To pierwsze zderzenie z biurokracją sejmową uświadomiło jej, że osoby kształtujące funkcjonowanie administracji w Polsce i tworzące prawo same padają ofiarą tego, co wyprodukują. - Jeśli chodzi o samą pracę parlamentu - więcej uwag można mieć do pracy posłów - relacjonuje Borowska. - Dopiero zaczęły się dzisiejsze (środowe - przyp. red.) obrady, a ja zauważam posłów, którzy już w tej chwili opuszczają ławy poselskie i gdzieś wychodzą - mówi.
Borowską uderzyło najsilniej to, że posłowie nie skupiają się w czasie wystąpień na meritum omawianych spraw, lecz na przeciwniku politycznym. - Jest to oczywiście stały element życia politycznego, ale nie powinien funkcjonować w tych proporcjach - konstatuje poseł Borowska. - Mimo wszystko mam nadzieję, że to są jedynie początki i głównym punktem pracy sejmowej będą jednak zapowiadane prace nad rzeczywistymi zmianami w Polsce.

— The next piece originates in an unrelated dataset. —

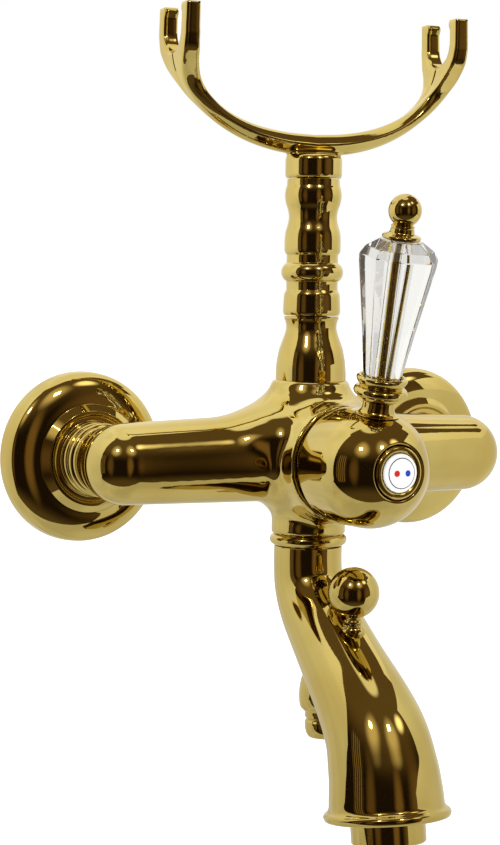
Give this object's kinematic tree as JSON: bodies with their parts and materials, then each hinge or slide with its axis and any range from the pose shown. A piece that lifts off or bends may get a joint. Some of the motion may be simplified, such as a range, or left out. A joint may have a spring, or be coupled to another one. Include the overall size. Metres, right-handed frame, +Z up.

Borowska pracuje w dwóch komisjach sejmowych - Komisji Kultury i Komisji Łączności z Polakami za Granicą. Początek kadencji jest też bardzo intensywny dla Barbary Bartuś. - Obrady trwają do późnych godzin nocnych - tłumaczy.

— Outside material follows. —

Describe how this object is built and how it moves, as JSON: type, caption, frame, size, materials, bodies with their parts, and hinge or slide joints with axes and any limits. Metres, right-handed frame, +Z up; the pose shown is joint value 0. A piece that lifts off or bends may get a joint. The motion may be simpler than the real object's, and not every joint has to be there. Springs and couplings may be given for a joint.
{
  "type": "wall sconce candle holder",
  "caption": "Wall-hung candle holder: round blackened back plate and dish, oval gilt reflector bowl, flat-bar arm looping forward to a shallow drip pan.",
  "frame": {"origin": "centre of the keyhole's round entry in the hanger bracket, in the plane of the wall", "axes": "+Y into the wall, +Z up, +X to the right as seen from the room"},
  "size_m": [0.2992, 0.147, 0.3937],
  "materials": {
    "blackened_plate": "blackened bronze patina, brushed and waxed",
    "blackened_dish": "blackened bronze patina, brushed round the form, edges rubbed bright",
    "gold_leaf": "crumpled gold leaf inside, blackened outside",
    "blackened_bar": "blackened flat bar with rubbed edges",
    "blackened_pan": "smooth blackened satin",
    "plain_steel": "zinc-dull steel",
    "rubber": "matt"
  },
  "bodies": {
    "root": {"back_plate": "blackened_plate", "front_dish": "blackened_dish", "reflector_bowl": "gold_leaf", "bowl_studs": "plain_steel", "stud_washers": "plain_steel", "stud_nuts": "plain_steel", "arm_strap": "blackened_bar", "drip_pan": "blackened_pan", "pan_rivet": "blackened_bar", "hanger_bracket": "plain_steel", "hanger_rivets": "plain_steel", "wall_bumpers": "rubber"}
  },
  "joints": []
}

Pani Bartuś pracuje w dwóch komisjach sejmowych - Ustawodawczej, gdzie objęła funkcję zastępcy przewodniczącego oraz w Komisji Regulaminowej i Spraw Poselskich. Efektem prac tych właśnie komisji były zmiany, które w opinii wielu osób budzą spore kontrowersje. - Jeżeli chodzi o nowelizację ustawy o Trybunale Konstytucyjnym - musieliśmy szybko naprawić to, co PO zepsuła przed wyborami - stwierdza Bartuś. - To wtedy koalicja PO-PSL, bojąc się utraty władzy, złamała zasady demokratycznego państwa prawa i przyjęła nową ustawę, której zresztą projekt napisali sami sędziowie trybunału - dodaje.
Barbara Bartuś ocenia, że dla posłów nastąpi okres wytężonej pracy. Znacznie więcej czasu w Warszawie, niż w okręgu. - Mamy przyjąć ustawy dotyczące rodzin, o dodatkach 500 zł na każde dziecko i zniesienie obowiązku szkolnego dla sześciolatków - komentuje. - Będą też zmiany w prawie emerytalnym i w ustawach podatkowych.
Na początek stycznia powinien być przygotowany projekt ustawy dotyczący likwidacji gimnazjów. Gorliczanie w swoich sprawach mogą liczyć na posłanki, odwiedzając ich biura poselskie. Biuro Barbary Bartuś rozpocznie działalność 1 grudnia przy ul. Świeykowskiego w Gorlicach, natomiast biuro Elżbiety Borowskiej mieści się przy ul. Piekarskiej 7 w Gorlicach.